= Bjarne Ugland =

Norwegian politician (born 1946)

Bjarne Ugland (born 1946) is a Norwegian politician for the Labour Party.

Hailing from Vågsbygd, he was originally a member of the Liberal Party, but shifted to the Labour Party in the 1980s. He entered Kristiansand city council after the 1999 local elections, became leader of Labour's party group and served the next term 2003–2007 as deputy mayor. He was described as a typical municipal politician, forging pragmatic cross-party alliances to further the city's progress. Ugland thus became a central figure behind the scenes in the workings of Norway's sixth largest municipality.

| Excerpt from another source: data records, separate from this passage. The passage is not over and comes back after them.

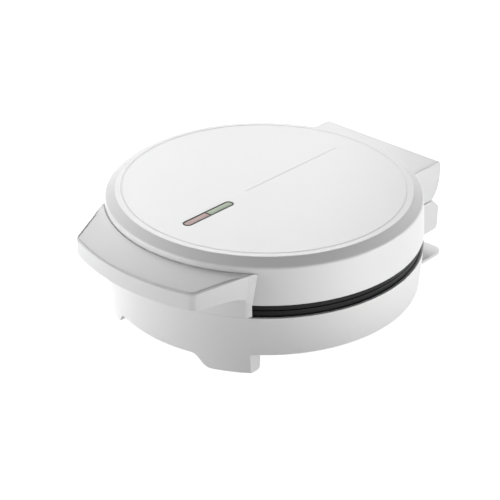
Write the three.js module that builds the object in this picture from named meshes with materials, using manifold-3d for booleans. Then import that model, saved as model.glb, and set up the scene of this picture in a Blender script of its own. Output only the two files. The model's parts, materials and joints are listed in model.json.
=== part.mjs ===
// A round electric wafer maker with a hinged lid, closed, in millimetres.
// The table top is z = 0, the hinge is at the back (+Y) and the handle at the front (-Y).
import * as THREE from "three";
import { mergeVertices } from "three/addons/utils/BufferGeometryUtils.js";
import Module from "manifold-3d";

const wasm = await Module();
wasm.setup();

// Round casings
const wall = 2.2; // thickness of the moulded casings
const footHeight = 14.4; // underside of the base above the table
const baseTopRadius = 105.2; // the widest place of the round casings
const baseTaper = 1.7; // how much narrower the base is at its bottom
const baseWallHeight = 27.4;
const baseEdgeRound = 1;
const halvesGap = 8.6; // from the base's rim to the lid's rim
const lidInset = 0.3; // how much narrower the lid's rim is than the base's
const lidTaper = 1.9;
const shoulderWidth = 6.5;
const lidWallHeight = 24.7;
const shoulderHeight = 4.3;

// Clearances
const fitGap = 0.3; // between pieces that are seated on each other
const runGap = 0.4; // round what turns
const overrun = 5; // how far a cut runs past what it cuts
const weld = 0.6; // how deep joined solids reach into each other

// Decor disc and its window
const ringWidth = 3.8; // the flat ring between the shoulder and the groove
const discThickness = 1.5;
const discGroove = 0.8; // the ring groove round the disc
const lineX = -1.3;
const lineStart = 16.4; // from the window's back end
const lineMargin = 18.9; // from the line's back end to the disc's edge
const lineWidth = 0.8;
const lineDepth = 0.4;
const windowX = 2.8;
const windowMargin = 16.3; // from the window's front end to the disc's edge
const windowLength = 42.2;
const redLength = 20.6;
const windowHalf = 3; // half the width over the dark frame
const frameWidth = 0.5;
const frameProud = 0.2;
const lensGap = 0.2;

// Lamp holder under the window
const holderHalf = 5.2;
const holderDepth = 11;
const holderWall = 1.6;
const holderPast = 2.4; // how far the holder reaches past the window's ends
const lampRadius = 2.4;
const lampStraight = 7.5;

// Cooking plates
const plateInset = 2; // how far the plates' rims lie inside the casings
const plateEdgeRound = 0.6;
const partingGap = 0.3; // between the two closed plates
const cookMargin = 16.2; // the flat rim round the wafer field
const cookDepth = 0.8;
const cookDraft = 0.6;
const plateWeb = 3.4;
const plateCollar = 3.5;
const plateCollarDepth = 4.1; // how deep the collar reaches inside the casing
const collarGap = 0.7;
const waferPitch = 15;
const waferBar = 2.8; // the raised bar between two pockets
const waferDepth = 0.9;
const plateScrewInset = 15.2;
const plateScrewCount = 3;
const bossRadius = 4.4;
const postRadius = 4.6;
const towerRadius = 5.8;
const towerHeight = 6;
const towerWeb = 2.2;

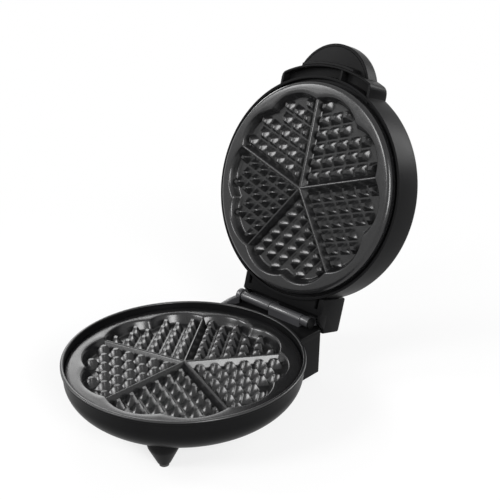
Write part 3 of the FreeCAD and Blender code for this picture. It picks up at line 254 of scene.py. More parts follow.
def eased(corners, steps=4):
    """Closed outline in radius and height; a corner's third value rounds it."""
    points = []
    just_under_half = 0.49
    for i, (x, z, ease) in enumerate(corners):
        corner = Vector((x, z))
        if ease <= 0:
            points.append(corner)
            continue
        before = Vector(corners[i - 1][:2]) - corner
        after = Vector(corners[(i + 1) % len(corners)][:2]) - corner
        trim = min(ease, before.length * just_under_half, after.length * just_under_half)
        start = corner + before.normalized() * trim
        end = corner + after.normalized() * trim
        for k in range(steps + 1):
            t = k / steps
            points.append(start * (1 - t) ** 2 + corner * 2 * t * (1 - t) + end * t * t)
    return points


def quarter_oval(centre_r, centre_z, reach, rise, steps=24):
    """Points from the side of an oval to its top or bottom."""
    angles = [pi / 2 * k / steps for k in range(1, steps)]
    return [(centre_r + reach * cos(angle), centre_z + rise * sin(angle), 0) for angle in angles]


def skin(loops):
    """Faces between each closed loop of point numbers and the next; equal points close up."""
    faces = []
    for low, high in zip(loops, loops[1:]):
        for k in range(len(low)):
            m = (k + 1) % len(low)
            face = list(dict.fromkeys([low[k], low[m], high[m], high[k]]))
            if len(face) > 2:
                faces.append(face)
    return faces


def opened(mesh):
    """Body for editing out of a mesh, which is deleted."""
    work = bmesh.new()
    work.from_mesh(mesh)
    bpy.data.meshes.remove(mesh)
    return work


def closed_body(verts, faces):
    """Body from points and faces, with doubles merged and faces turned outwards."""
    mesh = bpy.data.meshes.new("body")
    mesh.from_pydata(verts, [], faces)
    work = opened(mesh)
    bmesh.ops.remove_doubles(work, verts=work.verts, dist=doubles_within)
    bmesh.ops.recalc_face_normals(work, faces=work.faces)
    return work


def turned(outline, axis, segments=turned_segments):
    """Closed outline turned about an upright axis; points on the axis become poles."""
    verts, rings = [], []
    for point in outline:
        start = len(verts)
        if point.x < on_axis:
            verts.append((axis.x, axis.y, point.y))
            rings.append([start] * segments)
            continue
        for k in range(segments):
            angle = 2 * pi * k / segments
            verts.append((axis.x + point.x * cos(angle), axis.y + point.x * sin(angle), point.y))
        rings.append(list(range(start, start + segments)))
    return closed_body(verts, skin(rings))


def meshed(works):
    """One mesh out of several closed bodies."""
    whole = bmesh.new()
    for work in works:
        part = bpy.data.meshes.new("part")
        work.to_mesh(part)
        work.free()
        whole.from_mesh(part)
        bpy.data.meshes.remove(part)
    mesh = bpy.data.meshes.new("whole")
    whole.to_mesh(mesh)
    whole.free()
    return mesh


def add_piece(name, mesh, material, body):
    """Piece with smooth faces and crisp creases that moves with a body."""
    mesh.name = name
    piece = placed(name, mesh)
    if not mesh.materials:
        mesh.materials.append(material)
    mesh.shade_smooth()
    mesh.set_sharp_from_angle(angle=crease_angle)
    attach(piece, body)
    return piece


def noise(surface, scale, detail, stretch=None):
    """Uneven pattern from 0 to 1 that is fixed to the piece."""
    tree = surface.id_data
    place = add_node(tree, "ShaderNodeTexCoord").outputs["Object"]
    if stretch:
        mapping = add_node(tree, "ShaderNodeMapping", {"Vector": place, "Scale": stretch})
        place = mapping.outputs["Vector"]
    pattern = add_node(tree, "ShaderNodeTexNoise",
                       {"Vector": place, "Scale": scale, "Detail": detail})
    return pattern.outputs["Fac"]


def vary_gloss(surface, pattern, roughness, spread):
    """Roughness that follows a pattern, between roughness plus each end of a spread."""
    least, most = [roughness + end for end in spread]
    gloss = add_node(surface.id_data, "ShaderNodeMapRange",
                     {"Value": pattern, "To Min": least, "To Max": most})
    feed(surface, {"Roughness": gloss.outputs["Result"]})


def vary_tone(surface, pattern, colour, factor):
    """Colour that goes to itself times a factor where a pattern is high."""
    other = tuple(c * factor for c in colour[:3]) + (1,)
    tone = add_node(surface.id_data, "ShaderNodeMix",
                    {"Factor": pattern, "A": colour, "B": other}, data_type="RGBA")
    feed(surface, {"Base Color": tone.outputs["Result"]})


def raise_skin(surface, pattern, strength, depth):
    """Fine relief that follows a pattern."""
    bump = add_node(surface.id_data, "ShaderNodeBump",
                    {"Height": pattern, "Strength": strength, "Distance": depth})
    feed(surface, {"Normal": bump.outputs["Normal"]})


def moulded_plastic(name, colour, roughness, specular=0.5):
    """Moulded plastic: a fine spark-eroded grain, with slow changes of gloss from handling."""
    material, surface = new_material(name, {"Specular IOR Level": specular})
    grain = noise(surface, grain_scale, grain_detail)
    raise_skin(surface, grain, grain_strength, grain_depth)
    wear = noise(surface, handling_scale, handling_detail)
    vary_gloss(surface, wear, roughness, handling_gloss)
    vary_tone(surface, wear, colour, handling_tint)
    return material


housing_plastic = moulded_plastic("satin_black_plastic", plastic_black, plastic_roughness,
                                  plastic_specular)
outer_oval = quarter_oval(belly_flat, belly_top, belly_reach, belly_low - belly_top)
inner_oval = quarter_oval(belly_flat, belly_top, belly_reach - bowl_wall,
                          belly_low + bowl_wall - belly_top)
bowl_outline = [(0, belly_low, 0), (belly_flat, belly_low, 0)] + outer_oval[::-1]
bowl_outline += [(belly_wall, belly_top, 0), (groove_r, lip_top - lip_band, groove_edge),
                 (lip_outer, lip_top - lip_band, lip_lower_edge), (lip_outer, lip_top, lip_edge),
                 (lip_inner, lip_top, lip_edge), (lip_inner, ledge_z, ledge_edge),
                 (ledge_inner, ledge_z, ledge_edge), (ledge_inner, belly_top, 0),
                 (belly_wall - bowl_wall, belly_top, 0)]
bowl_outline += inner_oval + [(belly_flat, belly_low + bowl_wall, 0), (0, belly_low + bowl_wall, 0)]
bowl_mesh = meshed([turned(eased(bowl_outline), plate_axis)])
bowl_mesh.materials.append(housing_plastic)
# Lip top material: its lighter black is a painted highlight, and its extra gloss is real.
bowl_mesh.materials.append(moulded_plastic("lip_highlight_plastic", lip_highlight_black, lip_roughness))
# Faces on the lip's top take the lighter black of the painted highlight.
for face in bowl_mesh.polygons:
    reach = (face.center - plate_axis).xy.length
    if face.center.z > lip_top - lip_highlight_band and reach > lip_inner - lip_highlight_band:
        face.material_index = 1
base_bowl = add_piece("base_bowl", bowl_mesh, housing_plastic, "base")
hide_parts("base_housing")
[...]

In 2003, after Ugland had propped up Jan Oddvar Skisland to become mayor, he was noted nationwide as a proponent of closer relations between Labour and the Christian Democratic Party. Also, together with Conservative group leader in the city, Tore Austad and chief administrative officer Erling Valvik, Ugland was also a central architect behind Kristiansand municipality's 2000 sale of the power company Agder Energi, and subsequent establishment of the cultural foundation Cultiva. Ugland remained member of the working committee and strategy committee of Agder Energi.

After retiring from politics, Ugland served as chair and deputy chair of Kristiansand Næringsselskap, board member of the Kilden Performing Arts Centre and project leader in a local Tall Ships' Races event. He has also been a board member of the recycling company Returkraft.